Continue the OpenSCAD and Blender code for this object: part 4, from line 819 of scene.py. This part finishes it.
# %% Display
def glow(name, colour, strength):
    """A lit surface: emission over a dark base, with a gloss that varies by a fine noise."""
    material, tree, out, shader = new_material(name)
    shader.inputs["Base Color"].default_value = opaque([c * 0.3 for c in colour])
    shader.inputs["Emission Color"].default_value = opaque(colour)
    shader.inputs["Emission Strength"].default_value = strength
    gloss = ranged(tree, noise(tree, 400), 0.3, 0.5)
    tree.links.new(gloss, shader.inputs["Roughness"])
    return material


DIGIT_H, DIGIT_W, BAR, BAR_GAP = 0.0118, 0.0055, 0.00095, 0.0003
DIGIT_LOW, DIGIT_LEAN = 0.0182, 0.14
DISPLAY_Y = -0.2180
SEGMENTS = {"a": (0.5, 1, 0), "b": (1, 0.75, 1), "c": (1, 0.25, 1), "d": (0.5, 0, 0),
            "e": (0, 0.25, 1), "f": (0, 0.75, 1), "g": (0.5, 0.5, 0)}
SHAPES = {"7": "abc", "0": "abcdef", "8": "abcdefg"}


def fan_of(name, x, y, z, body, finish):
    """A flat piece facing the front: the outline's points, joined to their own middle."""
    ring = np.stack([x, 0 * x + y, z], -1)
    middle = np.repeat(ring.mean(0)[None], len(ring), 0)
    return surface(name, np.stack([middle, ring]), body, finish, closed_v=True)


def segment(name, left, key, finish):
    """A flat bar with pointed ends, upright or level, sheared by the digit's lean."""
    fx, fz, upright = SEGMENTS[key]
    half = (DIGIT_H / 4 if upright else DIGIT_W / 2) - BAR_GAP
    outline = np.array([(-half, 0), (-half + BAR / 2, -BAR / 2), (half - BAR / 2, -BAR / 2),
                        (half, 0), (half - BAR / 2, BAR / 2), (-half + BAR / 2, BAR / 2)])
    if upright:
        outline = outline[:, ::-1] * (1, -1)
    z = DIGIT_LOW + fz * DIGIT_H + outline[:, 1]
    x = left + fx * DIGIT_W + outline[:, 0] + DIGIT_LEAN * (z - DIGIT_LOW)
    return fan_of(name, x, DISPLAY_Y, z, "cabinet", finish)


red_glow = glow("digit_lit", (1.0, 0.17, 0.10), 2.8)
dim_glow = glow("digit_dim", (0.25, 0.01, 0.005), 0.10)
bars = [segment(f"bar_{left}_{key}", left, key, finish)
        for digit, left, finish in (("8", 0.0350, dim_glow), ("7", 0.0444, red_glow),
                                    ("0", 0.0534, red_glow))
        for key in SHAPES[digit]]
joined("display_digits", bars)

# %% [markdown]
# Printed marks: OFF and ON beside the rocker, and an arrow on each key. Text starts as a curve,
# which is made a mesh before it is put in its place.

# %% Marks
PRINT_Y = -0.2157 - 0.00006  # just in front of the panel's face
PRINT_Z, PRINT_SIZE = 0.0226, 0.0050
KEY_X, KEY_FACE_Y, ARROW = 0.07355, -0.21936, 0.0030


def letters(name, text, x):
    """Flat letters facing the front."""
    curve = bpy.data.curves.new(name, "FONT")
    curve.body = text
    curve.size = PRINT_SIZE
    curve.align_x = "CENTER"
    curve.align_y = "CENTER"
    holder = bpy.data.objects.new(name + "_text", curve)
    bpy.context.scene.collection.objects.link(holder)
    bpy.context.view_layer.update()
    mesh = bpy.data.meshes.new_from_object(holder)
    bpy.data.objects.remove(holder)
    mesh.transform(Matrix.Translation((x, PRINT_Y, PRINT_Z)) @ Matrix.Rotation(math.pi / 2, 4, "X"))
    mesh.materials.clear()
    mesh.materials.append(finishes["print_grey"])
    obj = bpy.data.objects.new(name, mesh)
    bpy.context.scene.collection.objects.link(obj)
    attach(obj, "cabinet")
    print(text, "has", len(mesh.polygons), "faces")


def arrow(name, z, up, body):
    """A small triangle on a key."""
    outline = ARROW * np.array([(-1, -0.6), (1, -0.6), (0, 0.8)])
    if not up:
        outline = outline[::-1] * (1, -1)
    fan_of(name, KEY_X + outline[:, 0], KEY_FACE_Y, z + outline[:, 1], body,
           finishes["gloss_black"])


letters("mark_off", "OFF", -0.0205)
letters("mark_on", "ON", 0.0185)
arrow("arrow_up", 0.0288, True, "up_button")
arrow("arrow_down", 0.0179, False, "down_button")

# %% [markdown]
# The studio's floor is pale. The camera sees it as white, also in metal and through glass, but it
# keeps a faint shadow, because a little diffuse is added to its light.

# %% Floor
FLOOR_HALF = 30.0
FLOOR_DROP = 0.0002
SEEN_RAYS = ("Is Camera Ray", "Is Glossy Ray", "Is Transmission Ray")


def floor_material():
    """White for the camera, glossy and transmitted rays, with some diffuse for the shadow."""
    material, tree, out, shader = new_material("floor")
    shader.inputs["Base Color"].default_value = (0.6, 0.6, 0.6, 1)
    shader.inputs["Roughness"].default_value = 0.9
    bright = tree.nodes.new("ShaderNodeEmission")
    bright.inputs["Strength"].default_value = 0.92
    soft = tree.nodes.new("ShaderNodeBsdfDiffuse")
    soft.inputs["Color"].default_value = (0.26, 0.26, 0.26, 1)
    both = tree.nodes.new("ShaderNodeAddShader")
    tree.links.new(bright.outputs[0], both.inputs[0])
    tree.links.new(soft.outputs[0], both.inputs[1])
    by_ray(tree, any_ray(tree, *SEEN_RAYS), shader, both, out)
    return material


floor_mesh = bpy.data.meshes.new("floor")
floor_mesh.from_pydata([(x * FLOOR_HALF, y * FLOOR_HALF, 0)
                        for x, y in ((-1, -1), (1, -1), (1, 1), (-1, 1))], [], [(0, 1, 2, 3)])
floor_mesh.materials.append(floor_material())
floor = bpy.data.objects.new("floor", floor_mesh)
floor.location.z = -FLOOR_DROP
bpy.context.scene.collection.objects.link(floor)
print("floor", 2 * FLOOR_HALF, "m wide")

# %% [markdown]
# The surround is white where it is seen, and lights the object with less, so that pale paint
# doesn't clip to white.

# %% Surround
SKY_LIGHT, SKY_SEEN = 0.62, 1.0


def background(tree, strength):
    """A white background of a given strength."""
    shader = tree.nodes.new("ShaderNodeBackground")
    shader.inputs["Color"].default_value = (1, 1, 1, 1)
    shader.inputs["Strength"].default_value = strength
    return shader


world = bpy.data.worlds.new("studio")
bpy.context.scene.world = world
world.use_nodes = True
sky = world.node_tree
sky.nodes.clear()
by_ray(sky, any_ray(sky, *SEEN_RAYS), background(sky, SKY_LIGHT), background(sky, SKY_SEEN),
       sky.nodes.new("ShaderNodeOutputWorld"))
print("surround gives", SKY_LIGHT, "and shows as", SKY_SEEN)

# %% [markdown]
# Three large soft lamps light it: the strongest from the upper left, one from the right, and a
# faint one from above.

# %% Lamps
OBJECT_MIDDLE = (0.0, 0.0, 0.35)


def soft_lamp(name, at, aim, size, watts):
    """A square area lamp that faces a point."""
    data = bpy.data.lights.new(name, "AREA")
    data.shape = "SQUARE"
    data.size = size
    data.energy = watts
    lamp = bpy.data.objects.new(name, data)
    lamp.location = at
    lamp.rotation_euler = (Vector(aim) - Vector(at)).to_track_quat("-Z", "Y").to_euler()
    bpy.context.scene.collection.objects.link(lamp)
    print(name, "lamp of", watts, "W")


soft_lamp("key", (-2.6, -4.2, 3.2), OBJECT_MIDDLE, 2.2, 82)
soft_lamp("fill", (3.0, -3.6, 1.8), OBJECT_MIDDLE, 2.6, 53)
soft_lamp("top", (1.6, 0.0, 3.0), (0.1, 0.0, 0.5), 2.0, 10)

Work instructions –
Copy every line exactly. Leave nothing out.

Reply –
Continue the OpenSCAD and Blender code for this object: part 4, from line 819 of scene.py. This part finishes it.
# %% Display
def glow(name, colour, strength):
    """A lit surface: emission over a dark base, with a gloss that varies by a fine noise."""
    material, tree, out, shader = new_material(name)
    shader.inputs["Base Color"].default_value = opaque([c * 0.3 for c in colour])
    shader.inputs["Emission Color"].default_value = opaque(colour)
    shader.inputs["Emission Strength"].default_value = strength
    gloss = ranged(tree, noise(tree, 400), 0.3, 0.5)
    tree.links.new(gloss, shader.inputs["Roughness"])
    return material


DIGIT_H, DIGIT_W, BAR, BAR_GAP = 0.0118, 0.0055, 0.00095, 0.0003
DIGIT_LOW, DIGIT_LEAN = 0.0182, 0.14
DISPLAY_Y = -0.2180
SEGMENTS = {"a": (0.5, 1, 0), "b": (1, 0.75, 1), "c": (1, 0.25, 1), "d": (0.5, 0, 0),
            "e": (0, 0.25, 1), "f": (0, 0.75, 1), "g": (0.5, 0.5, 0)}
SHAPES = {"7": "abc", "0": "abcdef", "8": "abcdefg"}


def fan_of(name, x, y, z, body, finish):
    """A flat piece facing the front: the outline's points, joined to their own middle."""
    ring = np.stack([x, 0 * x + y, z], -1)
    middle = np.repeat(ring.mean(0)[None], len(ring), 0)
    return surface(name, np.stack([middle, ring]), body, finish, closed_v=True)


def segment(name, left, key, finish):
    """A flat bar with pointed ends, upright or level, sheared by the digit's lean."""
    fx, fz, upright = SEGMENTS[key]
    half = (DIGIT_H / 4 if upright else DIGIT_W / 2) - BAR_GAP
    outline = np.array([(-half, 0), (-half + BAR / 2, -BAR / 2), (half - BAR / 2, -BAR / 2),
                        (half, 0), (half - BAR / 2, BAR / 2), (-half + BAR / 2, BAR / 2)])
    if upright:
        outline = outline[:, ::-1] * (1, -1)
    z = DIGIT_LOW + fz * DIGIT_H + outline[:, 1]
    x = left + fx * DIGIT_W + outline[:, 0] + DIGIT_LEAN * (z - DIGIT_LOW)
    return fan_of(name, x, DISPLAY_Y, z, "cabinet", finish)


red_glow = glow("digit_lit", (1.0, 0.17, 0.10), 2.8)
dim_glow = glow("digit_dim", (0.25, 0.01, 0.005), 0.10)
bars = [segment(f"bar_{left}_{key}", left, key, finish)
        for digit, left, finish in (("8", 0.0350, dim_glow), ("7", 0.0444, red_glow),
                                    ("0", 0.0534, red_glow))
        for key in SHAPES[digit]]
joined("display_digits", bars)

# %% [markdown]
# Printed marks: OFF and ON beside the rocker, and an arrow on each key. Text starts as a curve,
# which is made a mesh before it is put in its place.

# %% Marks
PRINT_Y = -0.2157 - 0.00006  # just in front of the panel's face
PRINT_Z, PRINT_SIZE = 0.0226, 0.0050
KEY_X, KEY_FACE_Y, ARROW = 0.07355, -0.21936, 0.0030


def letters(name, text, x):
    """Flat letters facing the front."""
    curve = bpy.data.curves.new(name, "FONT")
    curve.body = text
    curve.size = PRINT_SIZE
    curve.align_x = "CENTER"
    curve.align_y = "CENTER"
    holder = bpy.data.objects.new(name + "_text", curve)
    bpy.context.scene.collection.objects.link(holder)
    bpy.context.view_layer.update()
    mesh = bpy.data.meshes.new_from_object(holder)
    bpy.data.objects.remove(holder)
    mesh.transform(Matrix.Translation((x, PRINT_Y, PRINT_Z)) @ Matrix.Rotation(math.pi / 2, 4, "X"))
    mesh.materials.clear()
    mesh.materials.append(finishes["print_grey"])
    obj = bpy.data.objects.new(name, mesh)
    bpy.context.scene.collection.objects.link(obj)
    attach(obj, "cabinet")
    print(text, "has", len(mesh.polygons), "faces")


def arrow(name, z, up, body):
    """A small triangle on a key."""
    outline = ARROW * np.array([(-1, -0.6), (1, -0.6), (0, 0.8)])
    if not up:
        outline = outline[::-1] * (1, -1)
    fan_of(name, KEY_X + outline[:, 0], KEY_FACE_Y, z + outline[:, 1], body,
           finishes["gloss_black"])


letters("mark_off", "OFF", -0.0205)
letters("mark_on", "ON", 0.0185)
arrow("arrow_up", 0.0288, True, "up_button")
arrow("arrow_down", 0.0179, False, "down_button")

# %% [markdown]
# The studio's floor is pale. The camera sees it as white, also in metal and through glass, but it
# keeps a faint shadow, because a little diffuse is added to its light.

# %% Floor
FLOOR_HALF = 30.0
FLOOR_DROP = 0.0002
SEEN_RAYS = ("Is Camera Ray", "Is Glossy Ray", "Is Transmission Ray")


def floor_material():
    """White for the camera, glossy and transmitted rays, with some diffuse for the shadow."""
    material, tree, out, shader = new_material("floor")
    shader.inputs["Base Color"].default_value = (0.6, 0.6, 0.6, 1)
    shader.inputs["Roughness"].default_value = 0.9
    bright = tree.nodes.new("ShaderNodeEmission")
    bright.inputs["Strength"].default_value = 0.92
    soft = tree.nodes.new("ShaderNodeBsdfDiffuse")
    soft.inputs["Color"].default_value = (0.26, 0.26, 0.26, 1)
    both = tree.nodes.new("ShaderNodeAddShader")
    tree.links.new(bright.outputs[0], both.inputs[0])
    tree.links.new(soft.outputs[0], both.inputs[1])
    by_ray(tree, any_ray(tree, *SEEN_RAYS), shader, both, out)
    return material


floor_mesh = bpy.data.meshes.new("floor")
floor_mesh.from_pydata([(x * FLOOR_HALF, y * FLOOR_HALF, 0)
                        for x, y in ((-1, -1), (1, -1), (1, 1), (-1, 1))], [], [(0, 1, 2, 3)])
floor_mesh.materials.append(floor_material())
floor = bpy.data.objects.new("floor", floor_mesh)
floor.location.z = -FLOOR_DROP
bpy.context.scene.collection.objects.link(floor)
print("floor", 2 * FLOOR_HALF, "m wide")

# %% [markdown]
# The surround is white where it is seen, and lights the object with less, so that pale paint
# doesn't clip to white.

# %% Surround
SKY_LIGHT, SKY_SEEN = 0.62, 1.0


def background(tree, strength):
    """A white background of a given strength."""
    shader = tree.nodes.new("ShaderNodeBackground")
    shader.inputs["Color"].default_value = (1, 1, 1, 1)
    shader.inputs["Strength"].default_value = strength
    return shader


world = bpy.data.worlds.new("studio")
bpy.context.scene.world = world
world.use_nodes = True
sky = world.node_tree
sky.nodes.clear()
by_ray(sky, any_ray(sky, *SEEN_RAYS), background(sky, SKY_LIGHT), background(sky, SKY_SEEN),
       sky.nodes.new("ShaderNodeOutputWorld"))
print("surround gives", SKY_LIGHT, "and shows as", SKY_SEEN)

# %% [markdown]
# Three large soft lamps light it: the strongest from the upper left, one from the right, and a
# faint one from above.

# %% Lamps
OBJECT_MIDDLE = (0.0, 0.0, 0.35)


def soft_lamp(name, at, aim, size, watts):
    """A square area lamp that faces a point."""
    data = bpy.data.lights.new(name, "AREA")
    data.shape = "SQUARE"
    data.size = size
    data.energy = watts
    lamp = bpy.data.objects.new(name, data)
    lamp.location = at
    lamp.rotation_euler = (Vector(aim) - Vector(at)).to_track_quat("-Z", "Y").to_euler()
    bpy.context.scene.collection.objects.link(lamp)
    print(name, "lamp of", watts, "W")


soft_lamp("key", (-2.6, -4.2, 3.2), OBJECT_MIDDLE, 2.2, 82)
soft_lamp("fill", (3.0, -3.6, 1.8), OBJECT_MIDDLE, 2.6, 53)
soft_lamp("top", (1.6, 0.0, 3.0), (0.1, 0.0, 0.5), 2.0, 10)